● **GIVEN INSTRUCTION**
In the data, extract each line that holds the string "joints".

● **DATA BLOCK**
------------
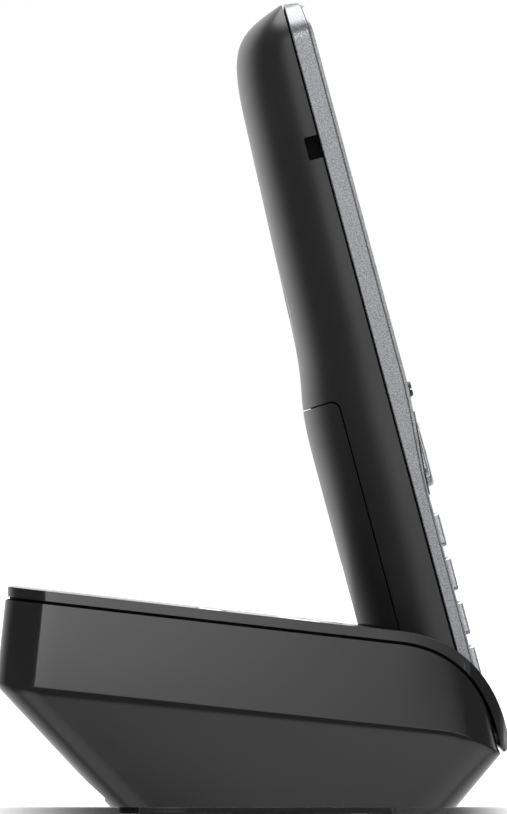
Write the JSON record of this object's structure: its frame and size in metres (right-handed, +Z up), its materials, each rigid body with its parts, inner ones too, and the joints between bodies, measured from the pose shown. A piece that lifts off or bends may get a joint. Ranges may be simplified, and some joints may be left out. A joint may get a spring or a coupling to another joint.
{
  "type": "cordless phone with base",
  "caption": "Cordless desk phone: a slim keypad handset leaning back in the cradle of a sloping charging base with message keys on its top.",
  "frame": {"origin": "centre of the bounding box in plan, on the surface that the feet stand on", "axes": "+Z up; -Y is the front, which the keypad faces; +X is to the right of a person who faces the keypad from the front"},
  "size_m": [0.132, 0.1034, 0.165],
  "materials": {
    "gloss_black_base": "high gloss",
    "top_cover_black": "gloss",
    "satin_black": "satin",
    "handset_black": "semi gloss",
    "silver_paint": "fine metallic satin",
    "silver_fascia": "satin",
    "key_silver": "satin",
    "key_dark": "satin",
    "nav_metal": "satin",
    "lens_black": "mirror gloss",
    "display_grey": "satin",
    "led_red": "clear gloss",
    "rubber_dark": "matte",
    "rubber_clear": "matte",
    "rubber_mat": "matte",
    "board_green": "satin",
    "jack_ivory": "satin",
    "steel": "brushed",
    "gold_contact": "plated",
    "cell_wrap": "satin",
    "speaker_body": "satin"
  },
  "bodies": {
    "base": {"base_body_shell": "gloss_black_base", "base_bottom_plate": "satin_black", "base_top_cover": "top_cover_black", "cradle_well": "satin_black", "base_main_board": "board_green", "base_key_board": "board_green", "line_jack": "jack_ivory", "power_jack": "satin_black", "base_speaker": "speaker_body", "base_key_mat": "rubber_mat", "led_window": "led_red", "rear_feet": "rubber_dark", "front_feet": "rubber_clear", "base_screws": "steel"},
    "handset": {"handset_rear_shell": "handset_black", "handset_front_frame": "silver_paint", "handset_fascia": "silver_fascia", "display_lens": "lens_black", "display_module": "display_grey", "earpiece_grille": "key_dark", "earpiece_receiver": "speaker_body", "handsfree_speaker": "speaker_body", "rear_inlay": "handset_black", "handset_board": "board_green", "handset_key_mat": "rubber_mat", "key_plate": "key_dark", "battery_cover": "handset_black", "battery_cells": "cell_wrap", "battery_contacts": "steel", "charge_pads": "gold_contact", "handset_screws": "steel", "microphone": "speaker_body"},
    "key_1_body": {"key_1": "key_silver"},
    "key_2_body": {"key_2": "key_silver"},
    "key_3_body": {"key_3": "key_silver"},
    "key_4_body": {"key_4": "key_silver"},
    "key_5_body": {"key_5": "key_silver"},
    "key_6_body": {"key_6": "key_silver"},
    "key_7_body": {"key_7": "key_silver"},
    "key_8_body": {"key_8": "key_silver"},
    "key_9_body": {"key_9": "key_silver"},
    "key_star_body": {"key_star": "key_silver"},
    "key_0_body": {"key_0": "key_silver"},
    "key_hash_body": {"key_hash": "key_silver"},
    "soft_key_left_body": {"soft_key_left": "key_dark"},
    "soft_key_right_body": {"soft_key_right": "key_dark"},
    "talk_key_body": {"talk_key": "key_silver"},
    "off_key_body": {"off_key": "key_silver"},
    "nav_centre_body": {"nav_centre": "key_silver"},
    "page_key_body": {"page_key": "key_silver"},
    "play_key_body": {"play_key": "key_silver"},
    "back_key_body": {"back_key": "key_silver"},
    "forward_key_body": {"forward_key": "key_silver"},
    "erase_key_body": {"erase_key": "key_silver"},
    "volume_rocker_body": {"volume_rocker": "key_silver"},
    "charge_contact_left_body": {"charge_contact_left": "gold_contact"},
    "charge_contact_right_body": {"charge_contact_right": "gold_contact"},
    "nav_pivot_body": {"nav_pivot": "nav_metal"},
    "nav_ring_body": {"nav_ring": "nav_metal"}
  },
  "joints": [
    {"name": "handset_lift", "type": "slide", "parent": "base", "child": "handset", "axis": [0, 0.2588, 0.9659], "range_m": [0, 0.06]},
    {"name": "key_1_press", "type": "slide", "parent": "handset", "child": "key_1_body", "axis": [0, 0.9659, -0.2588], "range_m": [0, 0.0004], "stiffness_N_per_m": 600, "springref_m": -0.0004},
    {"name": "key_2_press", "type": "slide", "parent": "handset", "child": "key_2_body", "axis": [0, 0.9659, -0.2588], "range_m": [0, 0.0004], "stiffness_N_per_m": 600, "springref_m": -0.0004},
    {"name": "key_3_press", "type": "slide", "parent": "handset", "child": "key_3_body", "axis": [0, 0.9659, -0.2588], "range_m": [0, 0.0004], "stiffness_N_per_m": 600, "springref_m": -0.0004},
    {"name": "key_4_press", "type": "slide", "parent": "handset", "child": "key_4_body", "axis": [0, 0.9659, -0.2588], "range_m": [0, 0.0004], "stiffness_N_per_m": 600, "springref_m": -0.0004},
    {"name": "key_5_press", "type": "slide", "parent": "handset", "child": "key_5_body", "axis": [0, 0.9659, -0.2588], "range_m": [0, 0.0004], "stiffness_N_per_m": 600, "springref_m": -0.0004},
    {"name": "key_6_press", "type": "slide", "parent": "handset", "child": "key_6_body", "axis": [0, 0.9659, -0.2588], "range_m": [0, 0.0004], "stiffness_N_per_m": 600, "springref_m": -0.0004},
    {"name": "key_7_press", "type": "slide", "parent": "handset", "child": "key_7_body", "axis": [0, 0.9659, -0.2588], "range_m": [0, 0.0004], "stiffness_N_per_m": 600, "springref_m": -0.0004},
    {"name": "key_8_press", "type": "slide", "parent": "handset", "child": "key_8_body", "axis": [0, 0.9659, -0.2588], "range_m": [0, 0.0004], "stiffness_N_per_m": 600, "springref_m": -0.0004},
    {"name": "key_9_press", "type": "slide", "parent": "handset", "child": "key_9_body", "axis": [0, 0.9659, -0.2588], "range_m": [0, 0.0004], "stiffness_N_per_m": 600, "springref_m": -0.0004},
    {"name": "key_star_press", "type": "slide", "parent": "handset", "child": "key_star_body", "axis": [0, 0.9659, -0.2588], "range_m": [0, 0.0004], "stiffness_N_per_m": 600, "springref_m": -0.0004},
    {"name": "key_0_press", "type": "slide", "parent": "handset", "child": "key_0_body", "axis": [0, 0.9659, -0.2588], "range_m": [0, 0.0004], "stiffness_N_per_m": 600, "springref_m": -0.0004},
    {"name": "key_hash_press", "type": "slide", "parent": "handset", "child": "key_hash_body", "axis": [0, 0.9659, -0.2588], "range_m": [0, 0.0004], "stiffness_N_per_m": 600, "springref_m": -0.0004},
    {"name": "soft_key_left_press", "type": "slide", "parent": "handset", "child": "soft_key_left_body", "axis": [0, 0.9659, -0.2588], "range_m": [0, 0.0004], "stiffness_N_per_m": 600, "springref_m": -0.0004},
    {"name": "soft_key_right_press", "type": "slide", "parent": "handset", "child": "soft_key_right_body", "axis": [0, 0.9659, -0.2588], "range_m": [0, 0.0004], "stiffness_N_per_m": 600, "springref_m": -0.0004},
    {"name": "talk_key_press", "type": "slide", "parent": "handset", "child": "talk_key_body", "axis": [0, 0.9659, -0.2588], "range_m": [0, 0.0004], "stiffness_N_per_m": 600, "springref_m": -0.0004},
    {"name": "off_key_press", "type": "slide", "parent": "handset", "child": "off_key_body", "axis": [0, 0.9659, -0.2588], "range_m": [0, 0.0004], "stiffness_N_per_m": 600, "springref_m": -0.0004},
    {"name": "nav_centre_press", "type": "slide", "parent": "handset", "child": "nav_centre_body", "axis": [0, 0.9659, -0.2588], "range_m": [0, 0.00035], "stiffness_N_per_m": 600, "springref_m": -0.0004},
    {"name": "page_key_press", "type": "slide", "parent": "base", "child": "page_key_body", "axis": [0, 0.1132, -0.9936], "range_m": [0, 0.0005], "stiffness_N_per_m": 600, "springref_m": -0.0004},
    {"name": "play_key_press", "type": "slide", "parent": "base", "child": "play_key_body", "axis": [0, 0.1132, -0.9936], "range_m": [0, 0.0005], "stiffness_N_per_m": 600, "springref_m": -0.0004},
    {"name": "back_key_press", "type": "slide", "parent": "base", "child": "back_key_body", "axis": [0, 0.1132, -0.9936], "range_m": [0, 0.0005], "stiffness_N_per_m": 600, "springref_m": -0.0004},
    {"name": "forward_key_press", "type": "slide", "parent": "base", "child": "forward_key_body", "axis": [0, 0.1132, -0.9936], "range_m": [0, 0.0005], "stiffness_N_per_m": 600, "springref_m": -0.0004},
    {"name": "erase_key_press", "type": "slide", "parent": "base", "child": "erase_key_body", "axis": [0, 0.1132, -0.9936], "range_m": [0, 0.0005], "stiffness_N_per_m": 600, "springref_m": -0.0004},
    {"name": "charge_contact_left_flex", "type": "slide", "parent": "base", "child": "charge_contact_left_body", "axis": [0, 0.2588, 0.9659], "range_m": [-0.0006, 0], "stiffness_N_per_m": 500, "springref_m": 0.0005},
    {"name": "charge_contact_right_flex", "type": "slide", "parent": "base", "child": "charge_contact_right_body", "axis": [0, 0.2588, 0.9659], "range_m": [-0.0006, 0], "stiffness_N_per_m": 500, "springref_m": 0.0005},
    {"name": "volume_rock", "type": "hinge", "parent": "base", "child": "volume_rocker_body", "pos_m": [-0.032, 0.00897, 0.03768], "axis": [0, 0.9936, 0.1132], "range_deg": [-2, 2], "stiffness_Nm_per_rad": 0.05},
    {"name": "nav_up_down", "type": "hinge", "parent": "handset", "child": "nav_pivot_body", "pos_m": [0.028, -0.0309, 0.07207], "axis": [1, 0, 0], "range_deg": [-2.5, 2.5], "stiffness_Nm_per_rad": 0.05},
    {"name": "nav_left_right", "type": "hinge", "parent": "nav_pivot_body", "child": "nav_ring_body", "pos_m": [0.028, -0.0309, 0.07207], "axis": [0, 0.2588, 0.9659], "range_deg": [-2.5, 2.5], "stiffness_Nm_per_rad": 0.05}
  ]
}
------------
● **RESULT OF THIS TASK**
Write the JSON record of this object's structure: its frame and size in metres (right-handed, +Z up), its materials, each rigid body with its parts, inner ones too, and the joints between bodies, measured from the pose shown. A piece that lifts off or bends may get a joint. Ranges may be simplified, and some joints may be left out. A joint may get a spring or a coupling to another joint.
  "joints": [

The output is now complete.